In 1984 he was awarded the Stalsprys; in 1998 the NP van Wyk Louw medal; and in 2004 the Order of Ikhamanga for his "excellent contribution to philosophy and literature, his intellectual honesty and principled role in the broad struggle to resist conformity to the apartheid ideology." The University of Port Elizabeth (1997) and the University of Stellenbosch (2001) granted him honorary doctorates. He is married to Jetty Maria, born Houtman, and has two sons, Hans and Marc. They live in Stellenbosch.

== Work ==
In the 1950s Degenaar was primarily concerned with phenomenological-existential, aesthetic and theological work in philosophy. He lectures on the works of Søren Kierkegaard, and through his courses and writings of Albert Camus and Martin Heidegger he introduced South Africans to existentialism. His motto in life and work was the Socratic statement "'n Ongeëksamineerde lewe is nie die moeite werd om te leef nie" (An unexamined life is not worth living).
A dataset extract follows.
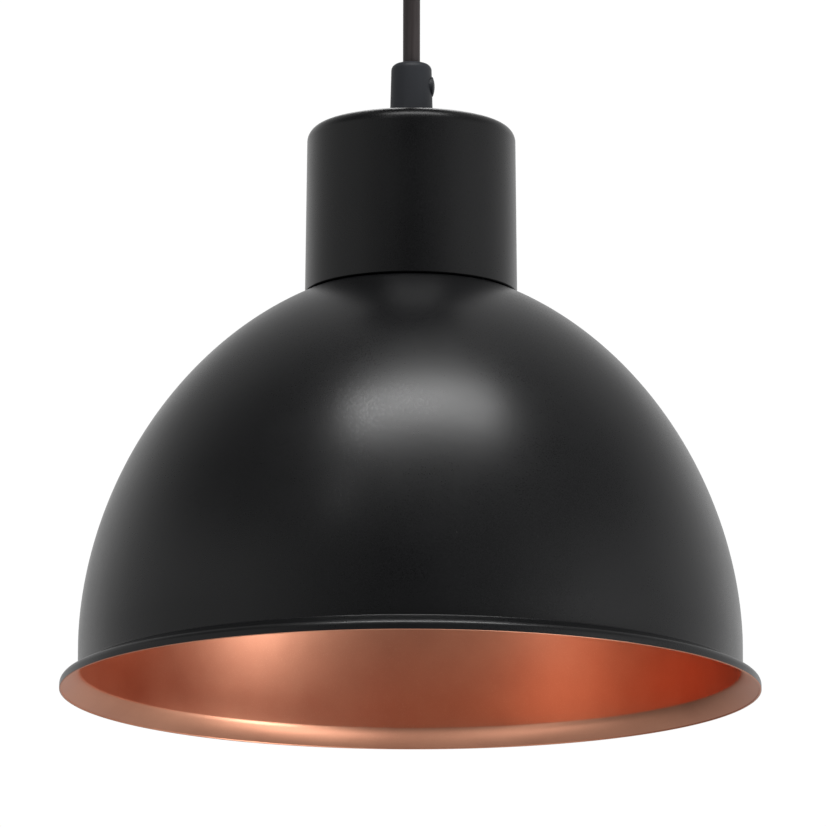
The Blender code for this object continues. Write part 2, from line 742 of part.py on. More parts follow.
PLATE_OFFSET = 10 * MM
PLATE_SIZE = (8 * MM, 7 * MM, 0.9 * MM)
PLATE_SCREW = (1.3 * MM, 5 * MM)
PLATE_SCREW_HEAD = (2.6 * MM, 1.6 * MM)
DISC_TOP = DISC_FOOT + INSERT_DISC_THICKNESS


def contact_carrier():
    """The steatite disc in the lampholder, its two terminals and its two contacts."""
    radius = HOLDER_RADIUS - HOLDER_WALL - GAP
    disc = turned(
        "contact_carrier",
        [(0, DISC_TOP), (radius, DISC_TOP), (radius, DISC_FOOT), (0, DISC_FOOT)],
        STEATITE,
        TILT,
        steps=MEDIUM,
        closed=False,
    )
    plate_z = DISC_TOP + GAP
    for number, side in ((1, -1), (2, 1)):
        y = side * PLATE_OFFSET
        half = Vector(PLATE_SIZE) / 2
        centre = Vector((0, y, plate_z + half.z))
        plate = block(f"terminal_plate_{number}", centre - half, centre + half, BRASS, TILT)
        bore = PLATE_SCREW[0] + THREAD_CLEARANCE
        ends = ((0, y, plate_z - MM), (0, y, plate_z + 3 * MM))
        hole_through(plate, f"plate_hole_{number}", bore, *ends)
        ends = ((0, y, DISC_TOP - PLATE_SCREW[1]), (0, y, DISC_TOP + MM))
        hole_through(disc, f"disc_hole_{number}", bore, *ends)
        sizes = (PLATE_SCREW_HEAD, PLATE_SCREW)
        screw = slotted_screw(f"holder_screw_{number}", *sizes, BRASS, TILT, slot=0.6 * MM)
        screw.location = (0, y, plate_z + PLATE_SIZE[2] + GAP)
    return disc


def bent_strip(name, path, width, thickness, surface, group):
    """A strip bent along (x, z) points, width across Y, with its thickness added above."""
    mesh = bpy.data.meshes.new(name)
    points = [(x, y, z) for x, z in path for y in (-width / 2, width / 2)]
    faces = [(2 * i, 2 * i + 2, 2 * i + 3, 2 * i + 1) for i in range(len(path) - 1)]
    mesh.from_pydata(points, [], faces)
    strip = object_of(name, mesh, PARTS)
    sheet = strip.modifiers.new("sheet", "SOLIDIFY")
    sheet.thickness = thickness
    sheet.offset = -1
    sheet.use_even_offset = True
    return place(strip, surface, group)


def contacts():
    """The sprung tongue under the carrier that meets the bulb's tip, and the side contact beside it."""
    thickness = 0.5 * MM
    under = DISC_FOOT - GAP
    touch = BULB_TOP + GAP + thickness
    tongue = [
        (-10 * MM, under),
        (-6.5 * MM, under),
        (-3.5 * MM, (under + touch) / 2),
        (-1.5 * MM, touch),
        (1.5 * MM, touch),
        (4 * MM, touch + 0.9 * MM),
    ]
    bent_strip("centre_contact", tongue, 5 * MM, thickness, BRASS, TILT)
    reach = LINER_RADIUS - LINER_WALL - 0.5 * MM
    side = [(6.5 * MM, under), (reach - 1.5 * MM, under), (reach - 0.6 * MM, under - 1.3 * MM)]
    return bent_strip("side_contact", side, 4 * MM, thickness, BRASS, TILT)


def shade_ring():
    """The ring on the lampholder's skirt that clamps the shade."""
    top = SHADE_TOP - SHADE_WALL - GAP
    foot = top - RING_HEIGHT
    bore = SKIRT_RADIUS + THREAD_CLEARANCE
    edge = 1.2 * MM
    outline = [
        (RING_RADIUS, top),
        (RING_RADIUS, foot + edge),
        (RING_RADIUS - edge, foot),
        (bore, foot),
        (bore, top),
    ]
    return turned("shade_ring", outline, BLACK_PLASTIC, TILT, steps=MEDIUM)


LAMP_SHEATH_END = HOLDER_TOP - HOLDER_NECK_LENGTH - HOLDER_WALL - 1.5 * MM


def lamp_wiring():
    """The cord's sheath inside the lamp's grip, and its two cores down to the lampholder's terminals."""
    high = TILT_PIVOT - CORD_RADIUS - GAP
    rod("lamp_cord_tail", CORD_RADIUS, (0, 0, high), (0, 0, LAMP_SHEATH_END), CORD_SHEATH, TILT)
    start = LAMP_SHEATH_END - GAP
    end_z = DISC_TOP + GAP + CORE_RADIUS + 0.2 * MM
    for label, side, surface in (("brown", -1, BROWN_CORE), ("blue", 1, BLUE_CORE)):
        end_y = side * (PLATE_OFFSET - PLATE_SIZE[1] / 2 - GAP)
        drop = end_z - start
        route = [
            Vector((0, side * CORE_OFFSET, start)),
            Vector((0, side * CORE_OFFSET, start + 0.2 * drop)),
            Vector((0, side * 2.6 * MM, start + 0.5 * drop)),
            Vector((0, side * 3.6 * MM, start + 0.8 * drop)),
            Vector((0, end_y - side * 1.5 * MM, end_z + 0.6 * MM)),
            Vector((0, end_y, end_z)),
        ]
        wire(f"lamp_core_{label}", smooth(route, 15), CORE_RADIUS, surface, TILT)


# ---------------------------------------------------------------- bulb
def bulb_base():
    """The bulb's tip contact, insulator and screw cap."""
    turned(
        "bulb_contact",
        [
            (0, BULB_TOP),
            (CONTACT_RADIUS * 0.6, BULB_TOP - 0.15 * MM),
            (CONTACT_RADIUS, BULB_TOP - 0.7 * MM),
            (CONTACT_RADIUS, BULB_TOP - CONTACT_HEIGHT),
            (0, BULB_TOP - CONTACT_HEIGHT),
        ],
        NICKEL,
        BULB_AXIS,
        closed=False,
    )
    top = BULB_TOP - CONTACT_HEIGHT - GAP
    turned(
        "bulb_insulator",
        [
            (0, top),
            (CONTACT_RADIUS + 0.8 * MM, top),
            (BULB_CAP_RADIUS - 2.6 * MM, top - INSULATOR_HEIGHT),
            (0, top - INSULATOR_HEIGHT),
        ],
        DARK_GLASS,
        BULB_AXIS,
        closed=False,
    )
    foot = CAP_TOP - BULB_CAP_HEIGHT
    wall = BULB_CAP_WALL
    turned(
        "bulb_cap",
        [
            (BULB_CAP_RADIUS - 2.4 * MM, CAP_TOP),
            (BULB_CAP_RADIUS, CAP_TOP - 2.6 * MM),
            (BULB_CAP_RADIUS, foot + 3.4 * MM),
            (BULB_CAP_RADIUS + 0.5 * MM, foot),
        ],
        NICKEL,
        BULB_AXIS,
        steps=MEDIUM,
        closed=False,
        wall=wall,
    )


def bulb_glass():
    """The pear-shaped glass, open at its neck, which sits in the cap."""
    neck_top = CAP_TOP - 9 * MM
    neck_foot = CAP_TOP - BULB_CAP_HEIGHT - 1.5 * MM
    centre = BULB_FOOT + BULB_RADIUS
    lean = 38  # degrees above the horizontal where the globe meets the shoulder
    globe = arc((0, centre), BULB_RADIUS, lean, -90, 9)
    joint_r, joint_z = globe[0]
    shoulder = []
    steps = 4
    for i in range(steps):
        t = i / steps
        a = (BULB_NECK_RADIUS, neck_foot)
        b = (BULB_NECK_RADIUS + 0.8 * MM, neck_foot - 9 * MM)
        rise = (neck_foot - joint_z) * 0.4
        c = (joint_r - rise * math.tan(math.radians(lean)), joint_z + rise)
        d = (joint_r, joint_z)
        weights = ((1 - t) ** 3, 3 * t * (1 - t) ** 2, 3 * t**2 * (1 - t), t**3)
        shoulder.append(tuple(sum(w * p[k] for w, p in zip(weights, (a, b, c, d))) for k in (0, 1)))
    outline = [(BULB_NECK_RADIUS, neck_top), *shoulder, *globe[:-1], (0, BULB_FOOT)]
    return turned(
        "bulb_glass", outline, CLEAR_GLASS, BULB_AXIS, steps=MEDIUM, closed=False, wall=BULB_GLASS
    )


HUB_Z = FILAMENT_TOP - FILAMENT_LENGTH
STEM_FLARE_RADIUS = BULB_NECK_RADIUS - BULB_GLASS - GAP
STEM_PINCH_RADIUS = 3.8 * MM


def bulb_stem():
    """The glass mount inside the bulb, with the post that carries the filaments."""
    flare_z = CAP_TOP - 12 * MM
    outline = [
        (0, flare_z),
        (STEM_FLARE_RADIUS, flare_z),
        (STEM_FLARE_RADIUS - MM, flare_z - 2 * MM),
        (STEM_PINCH_RADIUS + 0.8 * MM, flare_z - 8 * MM),
        (STEM_PINCH_RADIUS, FILAMENT_TOP + 3 * MM),
        (1.5 * MM, FILAMENT_TOP + 1.5 * MM),
        (1.2 * MM, HUB_Z),
        (0, HUB_Z),
    ]
    return turned("bulb_stem", outline, CLEAR_GLASS, BULB_AXIS, steps=MEDIUM, closed=False)


def filaments():
    """Four rods round the post, the two leads over them and the cross below that joins their feet."""
    for i in range(FILAMENT_COUNT):
        turn = Matrix.Rotation(math.radians(45) + 2 * math.pi * i / FILAMENT_COUNT, 4, "Z")
        rod(
            f"filament_{i + 1}",
            FILAMENT_RADIUS,
            turn @ Vector((FILAMENT_TOP_OFFSET, 0, FILAMENT_TOP)),
            turn @ Vector((FILAMENT_FOOT_OFFSET, 0, HUB_Z)),
            PHOSPHOR,
            BULB_AXIS,
            steps=12,
        )
    level = FILAMENT_TOP + GAP + LEAD_RADIUS
    at_stem = STEM_PINCH_RADIUS + GAP + LEAD_RADIUS
    for number, side in ((1, 1), (2, -1)):
        path = []
        for step in range(-3, 4):
            from_stem = abs(step) / 3
            radius = at_stem + (FILAMENT_TOP_OFFSET - at_stem) * from_stem
            angle = math.radians(48 * step / 3)
            z = level + 3.2 * MM * (1 - from_stem**2)
            path.append((side * radius * math.cos(angle), radius * math.sin(angle), z))
        wire(f"filament_lead_{number}", path, LEAD_RADIUS, NICKEL, BULB_AXIS)
    top = HUB_Z - GAP
    reach = FILAMENT_FOOT_OFFSET + FILAMENT_RADIUS
    bars = []
    for name, collection, angle in (("filament_hub", PARTS, 45), ("filament_hub_bar", CUTTERS, 135)):
        turn = Matrix.Rotation(math.radians(angle), 4, "Z")
        z = top - LEAD_RADIUS
        ends = [turn @ Vector((d * reach, 0, z)) for d in (-1, 1)]
        bars.append(rod(name, LEAD_RADIUS, *ends, NICKEL, BULB_AXIS, steps=8, collection=collection))
    return cut(bars[0], bars[1], "UNION")


def build():
    mounting_strap()
    canopy()
    canopy_screws()
    cord_grip("canopy_grip", CANOPY_BASE - GAP, up=False)
    clamp_screw("canopy_grip_screw", CANOPY_BASE - GAP, up=False)
    washer_and_nut("canopy", CANOPY_BASE + CANOPY_WALL, up=True)
    terminal_block()
    canopy_wiring()
    suspension_cord()
    cord_grip("lamp_grip", LAMP_TOP + GAP, True, TILT)
    clamp_screw("lamp_grip_screw", LAMP_TOP + GAP, True, TILT)
    washer_and_nut("lamp", LAMP_TOP - COVER_WALL, False, TILT)
    cover()
    shade()
    holder_cap()
    holder_body()
    holder_liner()
    contact_carrier()
    contacts()
    shade_ring()
    lamp_wiring()
    bulb_base()
    bulb_glass()
    bulb_stem()
    filaments()


build()
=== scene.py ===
"""The looks of the pendant ceiling light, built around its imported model."""

import math

import bpy
import numpy as np
from mathutils import Matrix, Vector

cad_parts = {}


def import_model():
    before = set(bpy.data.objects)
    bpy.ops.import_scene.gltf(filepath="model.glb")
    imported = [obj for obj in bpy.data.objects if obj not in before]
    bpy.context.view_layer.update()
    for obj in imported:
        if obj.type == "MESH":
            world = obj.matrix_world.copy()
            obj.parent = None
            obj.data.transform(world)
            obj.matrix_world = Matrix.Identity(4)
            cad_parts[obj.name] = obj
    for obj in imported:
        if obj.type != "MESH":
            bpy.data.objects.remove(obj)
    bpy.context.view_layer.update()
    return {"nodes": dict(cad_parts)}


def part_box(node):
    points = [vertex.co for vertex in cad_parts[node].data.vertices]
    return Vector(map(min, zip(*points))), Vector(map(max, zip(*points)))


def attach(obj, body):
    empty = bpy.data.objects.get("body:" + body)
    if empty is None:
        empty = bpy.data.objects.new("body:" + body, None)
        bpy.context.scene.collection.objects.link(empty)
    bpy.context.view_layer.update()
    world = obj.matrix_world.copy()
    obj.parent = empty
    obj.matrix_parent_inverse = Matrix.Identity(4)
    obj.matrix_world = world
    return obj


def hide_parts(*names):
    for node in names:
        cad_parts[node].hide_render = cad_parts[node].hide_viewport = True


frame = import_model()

MM = 0.001
GAP = 0.3 * MM  # between two pieces that are put together

# Steps round a turned piece
FINE = 256
MEDIUM = 128
SMALL = 64
RIBBED = 288

# Angles over which a turned piece's edges stay sharp
CREASE = 35
LOOSE_CREASE = 50
GLASS_CREASE = 60
CUT_CREASE = 32


# ---------------------------------------------------------------- camera
CAMERA_DISTANCE = 2.5
CAMERA_ELEVATION = math.radians(-11.77)
CAMERA_ROLL = math.radians(0.1)
CAMERA_TARGET = Vector((0.0008, 0, -0.2337))
LENS = 360.9
SENSOR = 36


def add_camera():
    away = Vector((0, -math.cos(CAMERA_ELEVATION), math.sin(CAMERA_ELEVATION)))
    data = bpy.data.cameras.new("camera")
    data.lens = LENS
    data.sensor_width = SENSOR
    data.clip_start = 0.1
    data.clip_end = 100
    camera = bpy.data.objects.new("camera", data)
    bpy.context.collection.objects.link(camera)
    camera.location = CAMERA_TARGET + CAMERA_DISTANCE * away
    aim = (-away).to_track_quat("-Z", "Y").to_matrix().to_4x4()
    roll = Matrix.Rotation(CAMERA_ROLL, 4, "Z")
    camera.rotation_euler = (aim @ roll).to_euler()
    bpy.context.scene.camera = camera


add_camera()


# ---------------------------------------------------------------- where the parts are
def top(node):
    return float(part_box(node)[1][2])


def foot(node):
    return float(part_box(node)[0][2])


LAMP_TOP = top("lampholder_cover")
COVER_FOOT = foot("lampholder_cover")
SHADE_TOP = top("shade")
CANOPY_BASE = foot("canopy")

# The cord's two hinges, in the mouths of its grips
SWING_PIVOT = -45.3 * MM
TILT_PIVOT = -125.3 * MM

CORD_RADIUS = 2.6 * MM
BORE_RADIUS = CORD_RADIUS + GAP
SPIGOT_RADIUS = 5 * MM
SPIGOT_HOLE = SPIGOT_RADIUS + GAP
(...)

He also wrote on political and ethical dilemmas of the South African society, and since the 1960s he was an outspoken critic of the apartheid ideology. After clashes with the authorities of the Dutch Reformed Church, he had to leave the Philosophy department and was appointed head of the Department of Political Philosophy. He also questioned the twentieth century ideologies of nationalism, liberalism and socialism and investigate the feasibility of a pluralistic democracy in South Africa. He further wrote about ethnicity, violence, and the relationship between art and society.

== Publications ==
- 1951. Die Herhaling van die vraag na die Filosofie. Stellenbosch: US, Unpublished PhD thesis.
- 1955. "Søren Kierkegaard, 1813-1855." Standpunte 10(2): 63-65.
- 1962. Eksistensie en Gestalte. Johannesburg: Simondium.
- 1963. Die Sterflikheid van die Siel. Johannesburg: Simondium
- 1963. Op Weg na 'n Nuwe Politieke Lewenshouding. Kaapstad: Tafelberg
- 1965. Evolusie en Christendom. 'n Opstel oor Teilhard de Chardin. Kaapstad: Simondium
- 1966. Die Wêreld van Albert Camus. Johannesburg: APB.
- 1967. Sekularisasie. Pretoria: Academica.
- 1969. Beweging Uitwaarts in samewerking met W. A. de Klerk en Marthinus Versfeld. Kaapstad: John Malherbe.
- 1974. "Pluralisme." Standpunte 27(3): 6-21.
- 1976. Moraliteit en Politiek. Kaapstad: Tafelberg.
- 1978. Afrikaner Nationalism. Cape Town: Centre for Intergroup Studies.
- 1978. Christian Responsibility in South Africa's Plural Society. Cape Town: The Centre.
- 1980. Voorbestaan in Geregtigheid: Opstelle oor die politieke rol van die Afrikaner. Kaapstad: Tafelberg.
- 1982. Marxism-Leninism and its implications for South Africa. Cape Town: Academica
- 1982. The roots of Nationalism. Cape Town: Academica.
- 1982. Keuse vir die Afrikaner. Johannesburg: Taurus.
- 1982. Ideologies: ways of looking at South Africa. Cape Town: Dept. of Extramural Studies.
- 1986. Art and the Meaning of Life. Cape Town: Dept. of Extramural Studies.
- 1991. "The Myth of a South African Nation." IDASA Occasional Papers 40: 1-20.
- 1996. "The concept of Politics in Postmodernism." Politikon 23(2): 54-71.
- 1999. Die spanning tussen Voortbestaan en Geregtigheid. Amsterdam: NZAV.
- 2000. "Multiculturalism. How can the human world live its difference?" In W.E. Vugt; G.D. Cloete (eds.): Race and Reconciliation in South Africa. Lanham: Lexington Books.
- 2008. Die Tweede Refleksie. 'n Keur uit die denke van Johan Degenaar. Samest.: W.L. van der Merwe en P. Duvenage. Stellenbosch: SUN Press. (In pers.)